It has been nearly 4 weeks since my state went under “strict” social distancing in response to the global Covid-91 pandemic and I am sick of it.
- My pool is closed. I haven’t been able to swim daily for a month.
- Grocery stores still have shortages of meat, chicken and toilet paper.
- Retail business, offices and schools are closed.
- Hospitals, doctors and dentists are only treating emergency
The news is dominated by pandemic coverage with daily death tolls and infection counts by country, state, city and region. Stats, numbers and models are presented as if they are facts, rather than guesses ranging from scientific to totally made up clickbait.
I miss having a life centered on something besides fear, anxiety and frustration of the pending peak and subsequent 2nd and 3rd waves.
So I have stopped following the pandemic closely. I am focusing on what I can control.
Being immersed in daily death tallies, political arguments and challenges throughout the globe bring me no joy.
Nor does it bring answers or security.
I’m convinced of a few things:
The news reports say this is a devastating pandemic. And yet, I know only one person who has been infected and his symptoms were mild. I don’t know anyone who knows anyone who has been hospitalized.
People are dying. Hospitalized are reported to be overwhelmed. But when I read actual accounts from front line doctors and nurses, many describe abnormally high but manageable volumes of critical care patients. There are glaring exceptions in hot spots throughout the world and of course these are plastered all over the news to scare us into staying tuned in.
Most of the reported people dying are older, with underlying health problems. Some are middle aged. Occasionally the news reports a young, perfectly healthy victim — these are given top priority because of the scare factor.
Believe me, I understand how a single death can feel like a tragedy. My wife dying rocked my entire world. It changed me forever. I empathize with everyone who loses a a loved one.
In a month, we’ve had about 10,000 people die in the US. That’s 10,000 families who will never be the same.
And yet, death is not a tragedy. Death is a part of life. So are pandemics, accidents and disasters.
I get the feeling that our mitigation efforts are driven by a fantasy that we can postpone the inevitable – getting this virus.
We are deluded if we think isolation will prevent infection after we stop isolating.
After we get through this first wave, then what?

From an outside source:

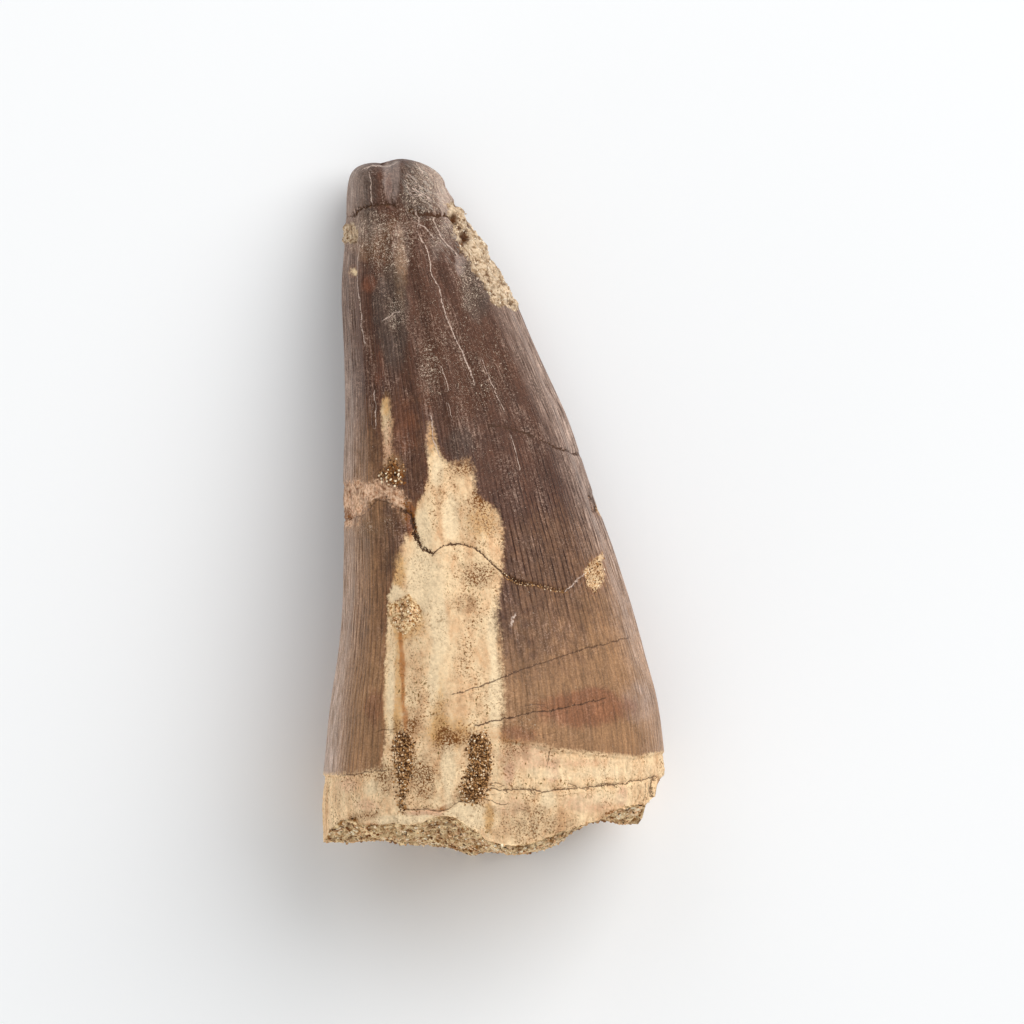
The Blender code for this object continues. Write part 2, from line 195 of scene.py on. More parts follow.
# The pale strips along both edges, partly dust and pale striations and partly painted sheen and light:
# how wide they are, and how strong at each distance from the tip.
LEFT_FLANK = 2.8
RIGHT_FLANK = 3.3
LEFT_DUST_AND_SHEEN = (
    (0.0, 1.0), (8.0, 0.9), (14.0, 0.6), (27.0, 0.6), (36.0, 0.9), (49.0, 1.1), (56.0, 1.3),
    (61.0, 1.6),
)
RIGHT_DUST_AND_SHEEN = ((0.0, 1.0), (8.0, 0.9), (14.0, 0.7), (24.0, 0.9), (36.0, 0.9), (48.0, 0.7), (56.0, 0.4))
# How far bare dentine and the root lie below the enamel.
ENAMEL_STEP = 0.15
ROOT_STEP = 0.2

# Open cracks: half width, depth, how dark it is, and the line as (x, d).
CRACKS = (
    (0.06, 0.15, 0.5, (
        (-15.2, 36.4), (-14.0, 36.0), (-13.2, 35.8), (-12.4, 35.1), (-11.8, 34.4), (-11.0, 34.5),
        (-10.4, 34.7), (-9.4, 35.3),
    )),
    (0.16, 0.2, 1.0, (
        (-9.4, 35.3), (-8.6, 35.6), (-8.25, 36.0), (-8.3, 36.6), (-8.0, 37.2), (-8.05, 37.8),
        (-7.7, 38.3), (-7.4, 39.1), (-6.7, 39.4), (-6.2, 39.7),
    )),
    (0.08, 0.14, 0.95, (
        (-6.2, 39.7), (-5.4, 39.1), (-4.7, 38.8), (-3.9, 38.7), (-2.9, 38.8), (-1.9, 39.1),
        (-1.2, 39.7), (-0.4, 40.5), (0.4, 41.2), (1.2, 41.9),
    )),
    (0.15, 0.15, 0.5, (
        (1.2, 41.9), (2.2, 42.4), (3.2, 42.7), (4.7, 43.0), (5.9, 43.2), (7.3, 43.4),
    )),
    (0.17, 0.35, 1.0, ((1.9, 42.2), (2.4, 42.5), (2.9, 42.6))),
    (0.13, 0.28, 1.0, (
        (-14.3, 5.9), (-13.5, 5.2), (-12.8, 4.9), (-11.9, 4.7), (-11.2, 4.6), (-10.3, 4.5),
        (-10.0, 4.7),
    )),
    (0.07, 0.1, 0.6, ((-10.2, 4.7), (-10.3, 3.9), (-10.2, 3.1))),
    (0.2, 0.4, 1.0, ((-8.5, 5.2), (-8.0, 5.5), (-7.4, 5.7))),
    (0.15, 0.28, 1.0, ((-7.8, 5.5), (-7.2, 5.7), (-6.2, 5.7), (-5.4, 5.8), (-4.6, 5.8))),
    (0.06, 0.2, 0.8, (
        (-0.7, 63.3), (-0.2, 63.0), (0.7, 63.3), (1.4, 63.1), (3.7, 63.2), (5.2, 63.4), (6.7, 63.2),
        (8.7, 63.1), (10.7, 62.9), (12.7, 62.7), (13.9, 62.5), (15.2, 62.3), (16.4, 62.1),
    )),
    (0.045, 0.12, 0.7, ((1.2, 63.6), (2.6, 62.95), (4.2, 63.7), (5.6, 63.3))),
    (0.045, 0.12, 0.7, ((7.6, 62.7), (9.4, 63.3), (11.2, 62.6), (12.4, 63.0))),
    (0.05, 0.15, 0.7, ((-1.2, 64.1), (-0.3, 64.2), (0.5, 64.7), (1.4, 64.7))),
    (0.05, 0.15, 0.7, ((-1.4, 63.2), (-0.6, 62.7), (0.3, 62.5), (1.1, 62.8))),
    (0.06, 0.25, 0.6, (
        (-9.2, 65.1), (-7.9, 65.2), (-6.7, 65.2), (-5.4, 65.4), (-4.7, 65.1), (-3.8, 64.6),
        (-3.2, 64.4), (-2.4, 64.4),
    )),
    (0.065, 0.08, 0.8, (
        (-4.1, 53.7), (-1.9, 53.1), (0.7, 52.1), (3.7, 51.0), (6.7, 50.0), (9.2, 49.2), (11.2, 48.7),
        (13.4, 48.2),
    )),
    (0.065, 0.08, 0.9, (
        (-1.8, 56.8), (0.7, 56.2), (3.7, 55.6), (6.7, 55.1), (9.2, 54.6), (11.1, 54.1),
    )),
    (0.05, 0.06, 0.6, ((-11.8, 57.6), (-11.0, 57.3), (-10.0, 57.2))),
    (0.05, 0.06, 0.5, ((3.1, 54.9), (4.1, 54.7), (4.9, 54.7))),
    (0.04, 0.05, 0.4, ((4.4, 57.8), (5.3, 57.7), (6.2, 57.6))),
    (0.05, 0.06, 0.35, ((-5.9, 26.3), (-4.4, 26.3), (-2.9, 26.3), (-1.5, 26.5))),
    (0.1, 0.12, 1.0, ((-0.6, 27.0), (0.5, 27.0), (1.2, 27.2), (2.3, 27.4), (3.1, 27.6), (3.9, 28.1))),
    (0.085, 0.12, 1.0, ((4.3, 28.3), (5.7, 28.8), (6.7, 29.3), (7.9, 29.6), (9.0, 30.4))),
    (0.05, 0.06, 0.4, ((-12.3, 18.2), (-12.1, 20.7), (-12.0, 23.4), (-12.2, 26.2))),
    (0.085, 0.16, 1.0, ((9.6, 33.9), (9.8, 34.5), (9.95, 35.0), (10.05, 35.5))),
    (0.05, 0.1, 0.7, ((5.6, 59.5), (5.5, 60.6))),
    (0.06, 0.08, 0.7, ((-14.9, 61.9), (-13.6, 61.8), (-12.2, 61.4), (-10.9, 61.2))),
    (0.09, 0.2, 0.8, ((16.1, 62.1), (15.9, 63.1), (15.8, 64.0))),
    (0.06, 0.1, 0.5, ((15.3, 62.8), (15.2, 63.6), (15.1, 64.4))),
)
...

When people go back to work and socializing, what keeps the second wave from being bad?
Supposedly, testing and containment of infected individuals will be our solution until a vaccine is developed.
We don’t even have enough tests to determine if even 1% of our population today who have symptoms are infected. Nor have we developed an effective coronavirus vaccine despite having coronavirus epidemics for over 10 years.
The US is large, our population is huge and compliance to strict lockdowns is varied.
How can we possibly imagine testing millions of people regularly, then identifying and quarantining contagious ones before they infect others – especially when we are told this virus spreads before symptoms are felt? The idea that we take temperatures to identify possible sick people is helpful, but misses the asymptomatic carriers and the presymtomatic people.
Let’s face it. We are going to get exposed. Some of us will get infected. Some will suffer. Some will die.
That is life.
In some ways, I hope I get the virus soon and it runs its course with me. Either I’ll get better or I won’t. I’m prepared for either.
Then I can move forward with life instead of hiding from it behind closed doors, wearing marginally effective homemade masks, doing extensive hand washing and avoiding others — all of which I suspect are of limited effectiveness.
If I suspect this, how many others in our population of 330 million do too?
I have a feeling that our social distancing is going to end soon out of frustration from the general public.
We’ll see if I’m right or if, as usual, my ability to predict the future is really poor.